The lost great modernist: the unpredictable life of David Jones

Thomas Dilworth on an artist who has slipped through the floorboards of history—who he believes was "far greater" than Blake
June 22, 2017
David Jones: Engraver, Soldier, Painter, Poet by Thomas Dilworth (Jonathan Cape, £25)

David Jones, described here by his biographer Thomas Dilworth as “the lost great modernist,” has slipped through the floorboards of history. A beguiling painter and a peerless engraver, Jones also produced a body of poetry unique in form and esoteric in content. Dilworth, who considers Jones “far greater” than William Blake, invokes his most famous admirers, including TS Eliot, Igor Stravinsky, Evelyn Waugh and the Queen Mother.

Born in 1895 into an East London household in Brockley, Jones grew up without speaking his forefathers’ Welsh language. He would come to regard this as his “bitterest grief,” but it was a crowded field. The Great War interfered with his education: Jones fought for two years on the Western Front, longer, Dilworth says, than any other British writer.

The war bequeathed to Jones his Roman Catholicism and recurrent depression. His religious feeling, always attractively heterodox, propelled him into the orbit of the Sussex artist Eric Gill, from whom Jones acquired his mastery of engraving, without conforming to Gill’s dictatorial expectations. (Dilworth’s one lapse is to downplay Gill’s well-documented sexual abuse of his children, especially considering Jones’s disastrous betrothal to Gill’s second daughter).

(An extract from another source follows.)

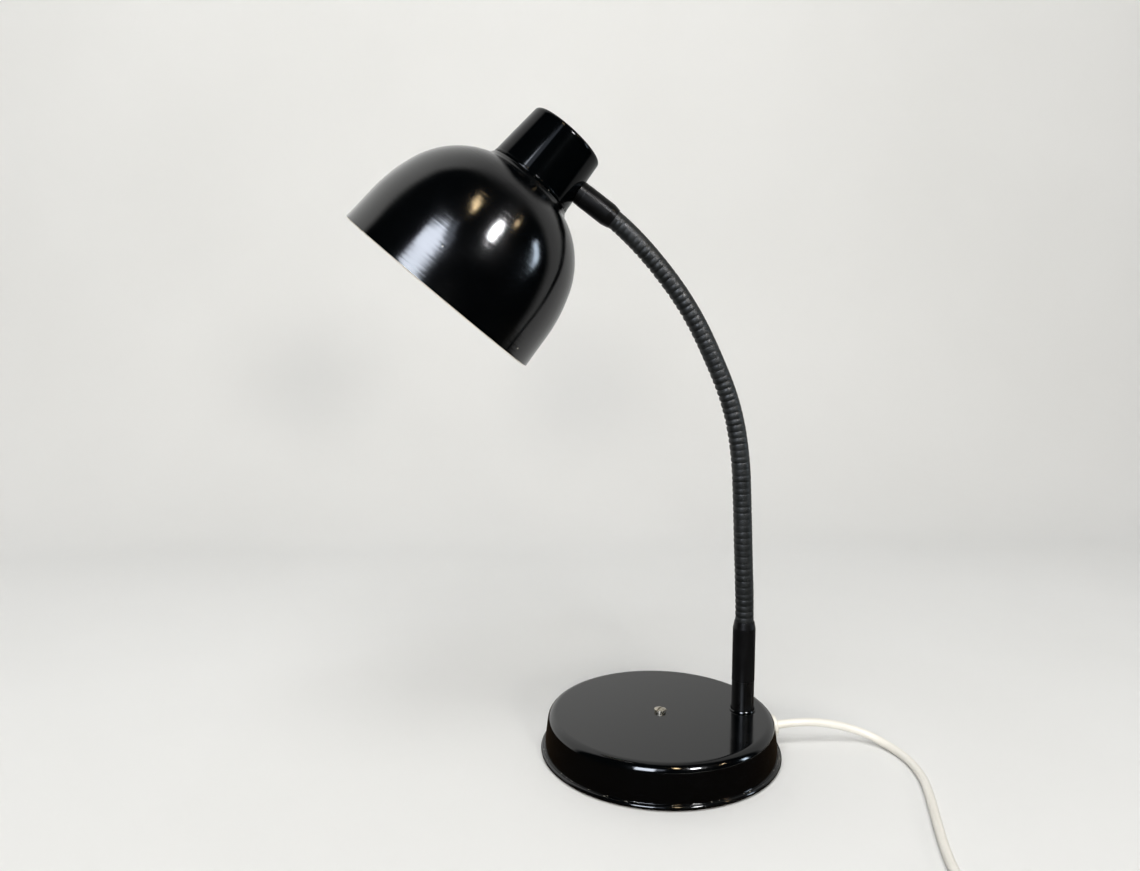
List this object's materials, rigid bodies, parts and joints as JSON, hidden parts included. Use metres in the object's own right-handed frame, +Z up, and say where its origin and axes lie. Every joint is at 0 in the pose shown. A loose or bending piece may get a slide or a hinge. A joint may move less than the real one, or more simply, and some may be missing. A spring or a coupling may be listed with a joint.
{
  "type": "gooseneck desk lamp",
  "caption": "Table lamp with a domed shade on a flexible ribbed arm, a weighted round base and a corded plug.",
  "frame": {"origin": "middle of the felt pad's underside, on the table", "axes": "+Z up, the arm stands at +X and leans over towards -X, the cord leaves at +X"},
  "size_m": [0.3564, 0.3885, 0.4154],
  "materials": {
    "shade_enamel": "gloss black enamel on spun aluminium",
    "base_enamel": "gloss black enamel on pressed steel",
    "black_metal": "semi-gloss black",
    "cast_iron": "rough grey casting",
    "zinc_steel": "zinc plated",
    "nickel": "nickel plated",
    "felt": "black felt",
    "sleeve_black": "satin black soft plastic",
    "hose_black": "satin black plastic skin on a steel hose",
    "holder_black": "black moulded plastic",
    "holder_white": "glazed white insulator",
    "brass": "plain brass",
    "bulb_white": "opal glass",
    "bulb_metal": "thin nickelled cap",
    "solder": "solder",
    "cord_white": "white flexible PVC",
    "plug_white": "white moulded plastic",
    "tie_white": "white strap",
    "block_natural": "natural nylon",
    "core_insulation": "brown and blue PVC insulation"
  },
  "bodies": {
    "base": {"base_cover": "base_enamel", "foot_ferrule": "black_metal", "base_weight": "cast_iron", "base_plate": "zinc_steel", "plate_screws": "zinc_steel", "centre_nut": "zinc_steel", "foot_washer": "zinc_steel", "foot_nut": "zinc_steel", "cord_clamp": "zinc_steel", "clamp_screws": "zinc_steel", "terminal_screws": "zinc_steel", "switch_screws": "zinc_steel", "centre_screw": "nickel", "plug_pins": "nickel", "felt_pad": "felt", "foot_sleeve": "sleeve_black", "gooseneck_link_0": "hose_black", "switch_contacts": "brass", "lead_inside": "cord_white", "lead_lamp_side": "cord_white", "lead_plug_side": "cord_white", "lead_coil": "cord_white", "lead_tail": "cord_white", "cord_grommet": "cord_white", "plug_body": "plug_white", "switch_base": "plug_white", "switch_cover": "plug_white", "coil_tie": "tie_white", "terminal_block": "block_natural", "base_cores": "core_insulation"},
    "rocker": {"switch_rocker": "plug_white"},
    "link_1": {"gooseneck_link_1": "hose_black"},
    "link_2": {"gooseneck_link_2": "hose_black"},
    "link_3": {"gooseneck_link_3": "hose_black"},
    "link_4": {"gooseneck_link_4": "hose_black"},
    "link_5": {"gooseneck_link_5": "hose_black"},
    "link_6": {"gooseneck_link_6": "hose_black"},
    "link_7": {"gooseneck_link_7": "hose_black"},
    "link_8": {"gooseneck_link_8": "hose_black"},
    "head": {"gooseneck_link_9": "hose_black", "head_ferrule": "black_metal", "head_sleeve": "sleeve_black", "head_washer": "zinc_steel", "head_nut": "zinc_steel", "shade": "shade_enamel", "shade_cap": "shade_enamel", "holder_skirt": "holder_black", "holder_dome": "holder_black", "holder_insert": "holder_white", "screw_shell": "brass", "holder_contacts": "brass", "shade_ring": "holder_black", "holder_nipple": "zinc_steel", "holder_bracket": "zinc_steel", "nipple_nut": "zinc_steel", "bulb_glass": "bulb_white", "bulb_cap": "bulb_metal", "bulb_tip": "solder", "holder_cores": "core_insulation"}
  },
  "joints": [
    {"name": "lower_bend_1", "type": "hinge", "parent": "base", "child": "link_1", "pos_m": [0.056, 0, 0.099], "axis": [0, -1, 0], "range_deg": [-14, 14]},
    {"name": "sway_1", "type": "hinge", "parent": "link_1", "child": "link_2", "pos_m": [0.05425, 0, 0.13235], "axis": [0.9986, 0, 0.0523], "range_deg": [-12, 12]},
    {"name": "lower_bend_2", "type": "hinge", "parent": "link_2", "child": "link_3", "pos_m": [0.0528, 0, 0.16572], "axis": [0, -1, 0], "range_deg": [-14, 14]},
    {"name": "lower_bend_3", "type": "hinge", "parent": "link_3", "child": "link_4", "pos_m": [0.05105, 0, 0.19908], "axis": [0, -1, 0], "range_deg": [-14, 14]},
    {"name": "sway_2", "type": "hinge", "parent": "link_4", "child": "link_5", "pos_m": [0.04467, 0, 0.23186], "axis": [0.9816, 0, 0.1908], "range_deg": [-12, 12]},
    {"name": "upper_bend_1", "type": "hinge", "parent": "link_5", "child": "link_6", "pos_m": [0.03189, 0, 0.26272], "axis": [0, -1, 0], "range_deg": [-18, 18]},
    {"name": "upper_bend_2", "type": "hinge", "parent": "link_6", "child": "link_7", "pos_m": [0.01673, 0, 0.29248], "axis": [0, -1, 0], "range_deg": [-18, 18]},
    {"name": "sway_3", "type": "hinge", "parent": "link_7", "child": "link_8", "pos_m": [-0.0029, 0, 0.3195], "axis": [0.809, 0, 0.5878], "range_deg": [-12, 12]},
    {"name": "upper_bend_3", "type": "hinge", "parent": "link_8", "child": "head", "pos_m": [-0.02568, 0, 0.34393], "axis": [0, -1, 0], "range_deg": [-18, 18]},
    {"name": "rocker_turn", "type": "hinge", "parent": "base", "child": "rocker", "pos_m": [0.124, -0.222, 0.0115], "axis": [1, 0, 0], "range_deg": [-16, 0]}
  ],
  "couplings": [
    {"joint": "lower_bend_2", "follows": "lower_bend_1", "ratio": 1},
    {"joint": "lower_bend_3", "follows": "lower_bend_1", "ratio": 1},
    {"joint": "sway_2", "follows": "sway_1", "ratio": 1},
    {"joint": "upper_bend_2", "follows": "upper_bend_1", "ratio": 1},
    {"joint": "sway_3", "follows": "sway_1", "ratio": 1},
    {"joint": "upper_bend_3", "follows": "upper_bend_1", "ratio": 1}
  ]
}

Little about Jones was predictable. He declared himself both a Pre-Raphaelite and a modernist. He admired Thomas Malory over any other author, but abhorred the “bogus” Spenser. Dilworth traces Jones’s decline in the 1960s and 1970s, but transmutes this chronicle of growing indigence and overlooked genius into an oddly cheering narrative. His love of his subject is both clear and wildly infectious.